Maggie first became obsessed with the moon as a child, when she would watch it with her dad, and aged 14, she even built a telescope of her own. Four hundred years earlier, Galileo first assembled glass lenses and made a telescope, which Maggie and audience volunteers will help to recreate. He too pointed it at the moon, astonishing the world with his drawings and inspiring a raft of theories about the type of alien life that might be living there. The moon wouldn’t be confirmed as lifeless until humans actually set foot on it in 1969.

Maggie explores the history of our own species in space, joined by the UK’s latest crew of European Space Agency astronauts - Rosemary Coogan, John McFall and Meganne Cristian. From the early Apollo missions to the planned Artemis Moon landing in 2027, the astronauts join children from the audience in a series of demos that illustrate the challenges of human space travel and the reality of colonies on the moon and beyond.

Maggie uses this lunar viewpoint to look back on our own planet and ask some fundamental questions about life. Cosmic mineralogist Prof Sara Russell from the Natural History Museum studies space rocks and demonstrates what they can tell us about where life’s precursors came from and how life on earth may have got started. We then meet some of the most weird and wonderful creatures that have evolved here on our planet, like the scaly foot snails that live at hydrothermal vents deep in the ocean, at temperatures of over 350°C. What are the limits for life on another world, and what might it look like?

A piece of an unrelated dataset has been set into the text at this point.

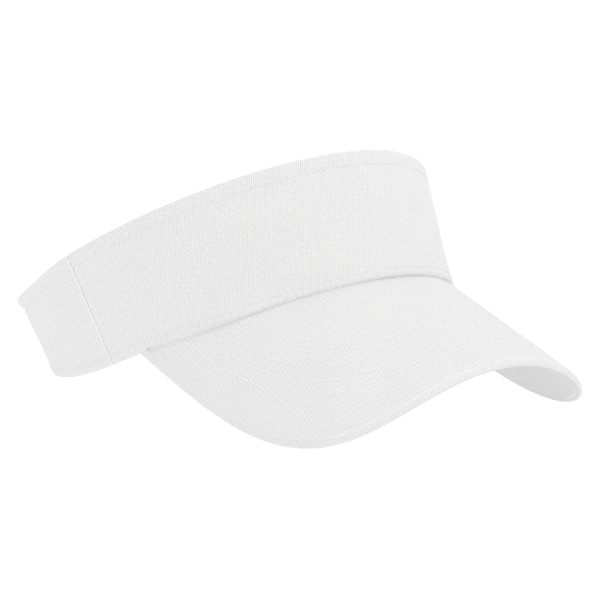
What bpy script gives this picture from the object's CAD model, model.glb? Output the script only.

Finding other planets that might host life will require us to ‘see the invisible’. Maggie and her volunteers demonstrate, using UV torches and infrared cameras, how today’s modern telescopes allow us to do just that.

Finally, Maggie examines what it means to be a 'goldilocks planet' - not too hot, not too cold - just right for life. In a full audience participation demo, we question if there is another habitable world out there and what it would need to be like. What are we searching for in our quest to find an extraterrestrial species?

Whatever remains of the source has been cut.